* _RAW DATA_:

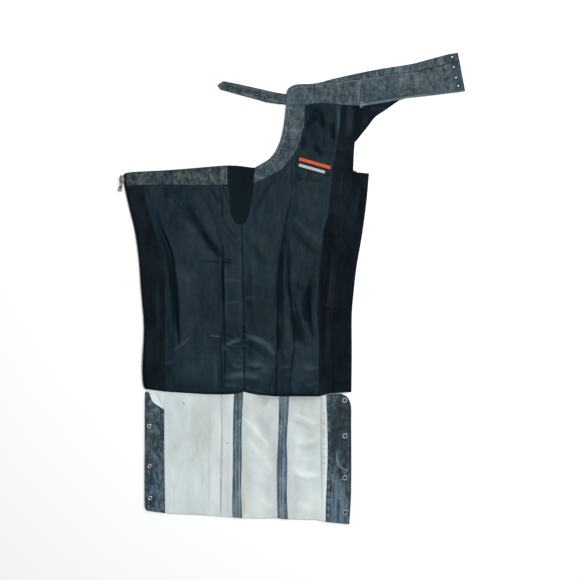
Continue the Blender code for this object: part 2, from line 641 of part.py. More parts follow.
def zip_sides():
    """Cloth facings and tapes of both zip edges, and the storm flap over the right one."""
    upper = raised(on_leather, FACING)
    left, right = back(STRIP_LEFT_OUTER), back(STRIP_LEFT_INNER)
    wall("zip_facing_left", (left, right, LINING_HEM_STRIP, FACING_FOOT_STRIP),
         on_leather, upper, BLACK_CLOTH)
    right = joined(HIP_SEAM, HIP_SEAM_LOW, GROOVE)
    foot, top = along([STRIP_RIGHT_INNER[-1], GROOVE[-1]], 3), joined(WAIST_STRIP, YOKE_SEAM_START)
    wall("zip_facing_right", (back(STRIP_RIGHT_INNER), back(right), foot, top),
         on_leather, upper, BLACK_CLOTH)
    outer, inner = shifted(ZIP_LINE, TAPE_EDGE), shifted(ZIP_LINE, STRIP_EDGE)
    outer[0] = outer[0] - Vector((0, TAPE_END_SLANT))
    ends = (along([outer[-1], inner[-1]], 3), along([outer[0], inner[0]], 3))
    wall("zip_tape_left", (back(outer), back(inner), *ends), left_tape_base,
         raised(left_tape_base, TAPE), BLACK_CLOTH)
    outer, inner = (across(GROOVE, FLAP_EDGE, share)[1:-1] for share in FLAP_TAPE)
    ends = (along([outer[-1], inner[-1]], 5), along([outer[0], inner[0]], 5))
    wall("zip_tape_right", (back(outer), back(inner), *ends), right_tape_base,
         raised(right_tape_base, TAPE), BLACK_CLOTH)
    ends = (along([GROOVE[-1], FLAP_EDGE[-1]], 8), along([GROOVE[0], FLAP_EDGE[0]], 8))
    wall("storm_flap", (back(GROOVE), back(FLAP_EDGE), *ends),
         flap_base, raised(flap_base, FLAP), BLACK_CLOTH)


def hem_between(start, end, steps):
    """steps + 1 points of the lining hem, evenly spaced in x from start to end."""
    hem = joined(LINING_HEM_BACK, LINING_HEM_INNER, LINING_HEM_FRONT)
    points = []
    for step in range(steps + 1):
        x = start + (end - start) * step / steps
        left, right = next((a, b) for a, b in zip(hem, hem[1:]) if x <= b.x)
        points.append(left.lerp(right, (x - left.x) / (right.x - left.x)))
    return points


def lower_leg():
    """Snap facings and seam tapes on the bare flesh side below the lining, whose hem the tapes meet."""
    upper = raised(on_leather, FACING)
    left = joined(along([(-361.5, -555.5), (-366.7, -548), (-366.7, -303)], 6),
                  along([(-366.7, -303), (-366, -259)], 4))
    right = joined(along([(-316, -561.5), (-318, -400), (-318, -303)], 6),
                   along([(-318, -303), (-347, -283), (-352, -272), (-357, -259)], 4))
    wall("snap_facing_left", (left, right, along([left[0], right[0]], 3), along([left[-1], right[-1]], 3)),
         on_leather, upper, BLUE_LEATHER)
    left = along([(85.5, -583.3), (86, -541), (90, -445), (90, -350), (87, -266.3)], 10)
    right = joined(along([(144.6, -589.3), (149.2, -505), (149.2, -297)], 6),
                   along([(149.2, -297), (145.5, -281), (138.5, -270), (122, -263)], 4))
    top = along([(87, -266.3), (100, -262.9), (108, -262.4), (122, -263)], 4)
    wall("snap_facing_right", (left, right, along([left[0], right[0]], 4), top),
         on_leather, upper, BLUE_LEATHER)
    for name, left_rows, right_rows, top_at in SEAM_TAPES:
        top = hem_between(*top_at, TAPE_COLUMNS)
        left, right = along([*left_rows, top[0]], TAPE_ROWS), along([*right_rows, top[-1]], TAPE_ROWS)
        wall(name, (left, right, along([left[0], right[0]], TAPE_COLUMNS), top),
             on_leather, upper, BLUE_LEATHER)


def belt_strap():
    foot = along([(-177.5, 497.5), (-125, 483), (-88, 473), (-59, 465), (-14, 460), (12, 461)], 12)
    top = along([(-170.5, 519), (-131, 511), (-73, 498), (-37, 490), (-12, 486), (12, 485)], 12)
    tip = [foot[0], Vector((-186, 508.5)), top[0]]
    strap = wall("belt_strap", (tip, along([foot[-1], top[-1]], 2), foot, top),
                 strap_base, strap_top, GREY_LEATHER)
    punched("strap_hole", STRAP_HOLES, STRAP_HOLE, [strap], GREY_LEATHER)


def label_piece(name, middle, size, columns):
    """A flat label whose middle lies at a place along and across the tilted label's own sides."""
    turn = Matrix.Rotation(LABEL_TILT, 2)
    half = Vector(size) / 2

    def corner(a, b):
        return Vector(LABEL_AT) + turn @ (Vector(middle) + Vector((a * half.x, b * half.y)))

    left, right = along([corner(-1, -1), corner(-1, 1)], 2), along([corner(1, -1), corner(1, 1)], 2)
    foot = along([corner(-1, -1), corner(1, -1)], columns)
    top = along([corner(-1, 1), corner(1, 1)], columns)
    wall(name, (left, right, foot, top), label_base, raised(label_base, LABEL), BLACK_CLOTH)


def fasteners(outer, facing, turnover):
    """Snaps, lacing eyelets and their holes. The second row of eyelets goes through the facing alone."""
    on_facing = SECOND + FACING + LAYER_GAP
    for side, places, profile in (("left", SNAPS_LEFT, SNAP_LEFT), ("right", SNAPS_RIGHT, SNAP_RIGHT)):
        for number, place in enumerate(places, 1):
            turned(f"snap_{side}_{number}", profile, place, on_facing, STEEL)
    hole = EYELET_BARREL + HOLE_CLEARANCE
    punched("open_hole", EYELETS_OPEN, hole, [outer, facing, turnover], GREY_LEATHER)
    punched("blind_hole", EYELETS_BLIND, hole, [facing, turnover], GREY_LEATHER)
    top = on_facing + EYELET_FLANGE_HEIGHT
    rows = (
        ("eyelet_open", EYELETS_OPEN, EYELET_FOOT, STEEL),
        ("eyelet_blind", EYELETS_BLIND, SECOND, BLACK_METAL))
    for name, places, foot, finish in rows:
        profile = (
            (EYELET_BORE, foot), (EYELET_BARREL, foot), (EYELET_BARREL, on_facing),
            (EYELET_FLANGE, on_facing), (EYELET_FLANGE - EYELET_BEVEL, top), (EYELET_BORE, top))
        for number, place in enumerate(places, 1):
            turned(f"{name}_{number}", profile, place, 0, finish)


def slider():
    """The left zip's slider, open to the right for the tape, with the bridge that its pull turns in."""
    half, length = SLIDER_HALF_WIDTH, SLIDER_HALF_LENGTH
    low, high = SLIDER_SLOT
    inside = SLIDER_WALL - half
    section = ((-half, 0), (half, 0), (half, low), (inside, low), (inside, high), (half, high),
               (half, SLIDER_TOP), (-half, SLIDER_TOP))
    body = prism("zip_slider", section, -length, length,
                 lambda a, b, depth: placed(SLIDER_AT[0] + a, SLIDER_AT[1] + depth, b), STEEL)
    outline = [(-wide, b) for b, wide in SLIDER_SHIELD] + [(wide, b) for b, wide in reversed(SLIDER_SHIELD)]
    shield = prism("slider_shield", outline, -SLIDER_TOP, 2 * SLIDER_TOP,
                   lambda a, b, depth: placed(SLIDER_AT[0] + a, SLIDER_AT[1] + b, depth), STEEL)
    combine(body, shield, "INTERSECT")
    start, end = BRIDGE_ALONG
    arch = ((start, BRIDGE_ROOT), (start + BRIDGE_LEG, BRIDGE_ROOT), (start + BRIDGE_LEG, BRIDGE_UNDER),
            (end - BRIDGE_LEG, BRIDGE_UNDER), (end - BRIDGE_LEG, BRIDGE_ROOT), (end, BRIDGE_ROOT),
            (end, BRIDGE_TOP), (start, BRIDGE_TOP))
    bridge = prism("slider_bridge", arch, -BRIDGE_HALF_WIDTH, BRIDGE_HALF_WIDTH,
                   lambda a, b, depth: placed(SLIDER_AT[0] + depth, SLIDER_AT[1] + a, b), STEEL)
    combine(body, bridge, "UNION")


def pull():
    """The slider's pull tab. Its origin is on the middle of the bar that turns in the bridge."""
    def own(a, b, depth):
        return Vector((a, b, depth)) * MM

    half = PULL_THICK / 2
    outline = list(PULL_OUTLINE) + [(-a, b) for a, b in reversed(PULL_OUTLINE)]
    tab = prism("zip_pull", outline, -half, half, own, STEEL)
    window = list(PULL_WINDOW) + [(-a, b) for a, b in reversed(PULL_WINDOW)]
    steps = [2 * math.pi * step / HOLE_STEPS for step in range(HOLE_STEPS)]
    hole = [(PULL_HOLE * math.cos(angle), PULL_HOLE * math.sin(angle) + PULL_HOLE_AT) for angle in steps]
    place = placed(SLIDER_AT[0], SLIDER_AT[1] + PULL_AXIS_ALONG, PULL_AXIS_HEIGHT)
    turn = Matrix.Rotation(-PULL_ASKEW, 3, "Z") @ Matrix.Rotation(PULL_DROOP, 3, "X")
    for name, opening in (("pull_window", window), ("pull_hole", hole)):
        combine(tab, prism(name, opening, -PULL_THICK, PULL_THICK, own, STEEL), "DIFFERENCE")
    for shape in (tab, bpy.data.objects["pull_window"], bpy.data.objects["pull_hole"]):
        shape.location = place
        shape.rotation_euler = turn.to_euler()


def main():
    clear_scene()
    leather_panels()
    outer = waist_leather()
    facing, turnover = waist_facings()
    leg_facings()
    lining_panels()
    zip_sides()
    lower_leg()
    belt_strap()
    label_piece("label", (0, 0), LABEL_SIZE, 8)
    label_piece("size_tab", SIZE_TAB_AT, SIZE_TAB_SIZE, 2)
    fasteners(outer, facing, turnover)
    slider()
    pull()


main()
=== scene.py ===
"""Looks of the laid-out leather chaps leg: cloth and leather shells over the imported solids, with stitching, zip
teeth, hardware, materials, a pale floor, soft light and the camera.

Tables are in the part's own plan millimetres; plan() takes them to the frame's millimetres.
"""

import math
from collections import namedtuple
from contextlib import contextmanager

import bmesh
import bpy
import numpy as np
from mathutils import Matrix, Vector, noise
from mathutils.bvhtree import BVHTree
from mathutils.geometry import delaunay_2d_cdt


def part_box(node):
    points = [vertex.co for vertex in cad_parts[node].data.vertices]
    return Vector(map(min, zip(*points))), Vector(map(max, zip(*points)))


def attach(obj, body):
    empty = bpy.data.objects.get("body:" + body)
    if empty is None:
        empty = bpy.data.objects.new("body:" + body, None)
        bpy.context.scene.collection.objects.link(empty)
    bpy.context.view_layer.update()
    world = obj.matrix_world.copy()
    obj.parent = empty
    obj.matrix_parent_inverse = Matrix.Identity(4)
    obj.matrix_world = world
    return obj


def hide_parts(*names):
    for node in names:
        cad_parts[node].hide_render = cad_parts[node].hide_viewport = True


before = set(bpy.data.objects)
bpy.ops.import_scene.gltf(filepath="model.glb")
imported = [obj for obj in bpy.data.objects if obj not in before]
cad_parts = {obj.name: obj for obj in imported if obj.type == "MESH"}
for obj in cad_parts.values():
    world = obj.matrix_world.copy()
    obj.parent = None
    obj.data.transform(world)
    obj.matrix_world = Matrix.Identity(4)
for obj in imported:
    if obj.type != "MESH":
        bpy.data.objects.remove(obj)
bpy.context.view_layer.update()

MM = 0.001
PLAN_MIDDLE = np.array((0.31, 0.0))


def plan(rows):
    return np.array(rows, float) - PLAN_MIDDLE


# ---------------------------------------------------------------- materials


class Tree:
    """A material's nodes, made with short calls."""

    def __init__(self, name):
        self.made = bpy.data.materials.new(name)
        self.made.use_nodes = True
        self.shader = self.made.node_tree.nodes["Principled BSDF"]
        self.coordinates = self.node("TexCoord", "Object", {})

    def give(self, socket, value):
        if isinstance(value, bpy.types.NodeSocket):
            self.made.node_tree.links.new(value, socket)
        else:
            socket.default_value = (*value, 1.0) if socket.type == "RGBA" else value

    def node(self, kind, output, inputs, **settings):
        """One output of a new node, with its settings made and its inputs set or linked."""
        node = self.made.node_tree.nodes.new("ShaderNode" + kind)
        for key, value in settings.items():
            setattr(node, key, value)
        for key, value in inputs.items():
            self.give(node.inputs[key], value)
        return node.outputs[output]

    def finish(self, **values):
        """The material, with its shader's own sockets set or linked."""
        for key, value in values.items():
            self.give(self.shader.inputs[key.replace("_", " ")], value)
        return self.made

    def mapped(self, scale, turn):
        return self.node("Mapping", "Vector", {"Scale": scale, "Rotation": (0, 0, turn), "Vector": self.coordinates})

    def noise(self, scale, detail=4.0, rough=0.55, stretch=None, turn=0.0):
        place = self.coordinates if stretch is None else self.mapped((1.0, stretch, 1.0), turn)
        return self.node("TexNoise", "Fac", {"Scale": scale, "Detail": detail, "Roughness": rough, "Vector": place})

    def cells(self, scale):
        return self.node("TexVoronoi", "Distance", {"Scale": scale, "Vector": self.coordinates},
                         feature="DISTANCE_TO_EDGE")

    def waves(self, scale, direction, distortion=0.0, turn=0.0):
        return self.node("TexWave", "Fac", {"Scale": scale, "Distortion": distortion, "Detail Scale": 2.0,
                                            "Vector": self.mapped((1, 1, 1), turn)},
                         wave_type="BANDS", bands_direction=direction)

    def attribute(self, name):
        return self.node("Attribute", "Fac", {}, attribute_name=name)

    def ranged(self, source, low, high, to_low=0.0, to_high=1.0):
        return self.node("MapRange", "Result", {"Value": source, "From Min": low, "From Max": high, "To Min": to_low,
                                                "To Max": to_high}, interpolation_type="SMOOTHSTEP")

    def total(self, *parts):
        """Sum of sources, each times its share."""
        scaled = [self.node("Math", "Value", {0: source, 1: share}, operation="MULTIPLY") for source, share in parts]
        found = scaled[0]
        for one in scaled[1:]:
            found = self.node("Math", "Value", {0: found, 1: one}, operation="ADD")
        return found

    def ramp(self, source, *stops):
        node = self.made.node_tree.nodes.new("ShaderNodeValToRGB")
        elements = node.color_ramp.elements
        for index, (position, colour) in enumerate(stops):
            element = elements[index] if index < 2 else elements.new(position)
            element.position = position
            element.color = (*colour, 1.0)
        self.give(node.inputs["Fac"], source)
        return node.outputs["Color"]

    def mix(self, factor, a, b, blend="MIX"):
        return self.node("Mix", 2, {0: factor, 6: a, 7: b}, data_type="RGBA", blend_type=blend)

    def tint(self, base, source, span, colour):
        """The base, turned to a colour as a source goes over a span: its start and end, and the share at each."""
        return self.mix(self.ranged(source, *span), base, colour)

    def drifting(self, base, scale, warm, cool):
        """The base, times a tint that drifts from warm to cool."""
        return self.mix(1.0, base, self.ramp(self.noise(scale, 3, 0.5), (0.4, warm), (0.6, cool)), "MULTIPLY")

    def shaded(self, base, light, dark, most_light=0.9, most_dark=0.9):
        """The base with its shading strokes: painted highlights on the ridges and painted shade in the hollows."""
        shade = self.attribute("shade")
        base = self.tint(base, shade, (0.0, 1.0, 0.0, most_light), light)
        return self.tint(base, shade, (0.0, -1.0, 0.0, most_dark), dark)

    def bump(self, source, distance_mm, strength, *onto):
        normal = self.node("Bump", "Normal", {"Distance": distance_mm * MM, "Strength": strength, "Height": source,
                                              **{"Normal": below for below in onto}})
        self.finish(Normal=normal)
        return normal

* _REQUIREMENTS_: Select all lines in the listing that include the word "mathutils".

* _ANSWER FOR THIS EXERCISE_:
from mathutils import Matrix, Vector, noise
from mathutils.bvhtree import BVHTree
from mathutils.geometry import delaunay_2d_cdt